The defensiveness is immediately apparent in this straw man, similar to Brown's.
Respect for others’ views seems to be entirely missing from their moral calculus.
Secularism being respect for others' views, and religious belief being the opposite of any such respect! Unless I should somehow conceive that death for apostasy is 'respect' for others' views. The irony of Pollard's statement breaks another meter, but it gets a double hit with the very next sentence, as Pollard continues, oblivious to his own incontinence:
They entirely miss the irony of their position.
You couldn't make it up. He tries to justify this high order idiocy:
Religious leaders who focus solely on a sectarian appeal to their own followers, and who seek to raise their own standing by diminishing the views of others, end up on the margins of serious debate. And as their noise drowns out the quieter, less confrontational majority, they act against their own religion’s interest.
Yes, religious leaders down the centuries have opened the eyes of their followers to the ideas of other religions. This thought, which is whatever the opposite of a truism is, Stephen Pollard thinks the British public will swallow. I shit you not! As Harry Rednapp might say.
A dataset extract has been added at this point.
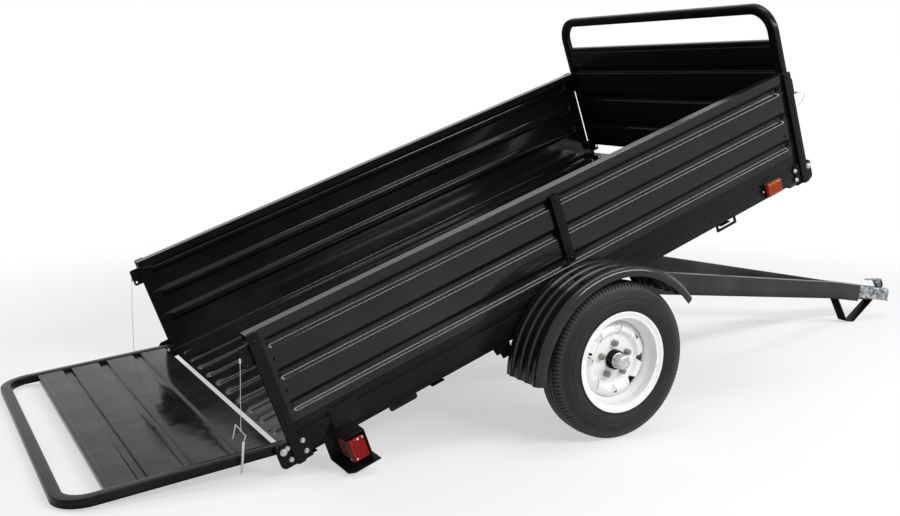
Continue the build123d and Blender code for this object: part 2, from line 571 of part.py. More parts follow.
light_bracket += prism_z([
    (shelf_front, plate_y[0]), (shelf_front, plate_y[1]), (plate_rear + LIGHT_SHELF_CORNER, plate_y[1]),
    (plate_rear, plate_y[1] - LIGHT_SHELF_CORNER), (plate_rear, plate_y[0]),
], shelf_bottom, shelf_top)
light_bracket += prism_y([(plate_front, shelf_top), (shelf_front, shelf_top), (plate_front, shelf_top + LIGHT_GUSSET)],
                         plate_y[1] - LIGHT_PLATE, plate_y[1])
light_bracket += prism_z([
    (plate_front, HALF_WIDTH), (plate_front, plate_y[1]), (LIGHT_REAR - LIGHT_HOOD_REAR, plate_y[1]),
    (plate_rear, HALF_WIDTH),
], hood_bottom, hood_top)
light_bracket += box(LIGHT_FRONT - LIGHT_WEB_REAR, LIGHT_FRONT + LIGHT_WEB_FRONT, HALF_WIDTH,
                     HALF_WIDTH + LIGHT_PLATE, hood_bottom, LIGHT_WEB_TOP)
add_pair("tail_light_bracket", light_bracket, bed)

MARKER_REAR = 955.0
MARKER_LENGTH = 78.0
MARKER_BOTTOM = 180.0
MARKER_HEIGHT = 58.0
MARKER_BASE = 4.0
MARKER_LENS = 20.0
MARKER_RIM = 3.0             # base showing round the lens
marker = (MARKER_REAR, MARKER_REAR + MARKER_LENGTH, MARKER_BOTTOM, MARKER_BOTTOM + MARKER_HEIGHT)
lens_y = HALF_WIDTH + MARKER_BASE
add_pair("side_marker_base", box(*marker[:2], HALF_WIDTH, lens_y, *marker[2:]), bed)
add_pair("side_marker", box(marker[0] + MARKER_RIM, marker[1] - MARKER_RIM, lens_y, lens_y + MARKER_LENS,
                            marker[2] + MARKER_RIM, marker[3] - MARKER_RIM), bed)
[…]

That we have seen an hysterical outburst against the mildest defence of reasonable secularism, supported by the beliefs that many Christians themselves hold, shows us that the public square is sick and dysfunctional on this issue. Until such evidence is approached with equanimity, in a mature and reasonable manner, as a community we can't claim to have grown out of harmful magical thinking - the sort of harmful thinking that will inevitably result in fatal collisions if precautions aren't taken.

We will be driving the highways of public policy with no road management in place.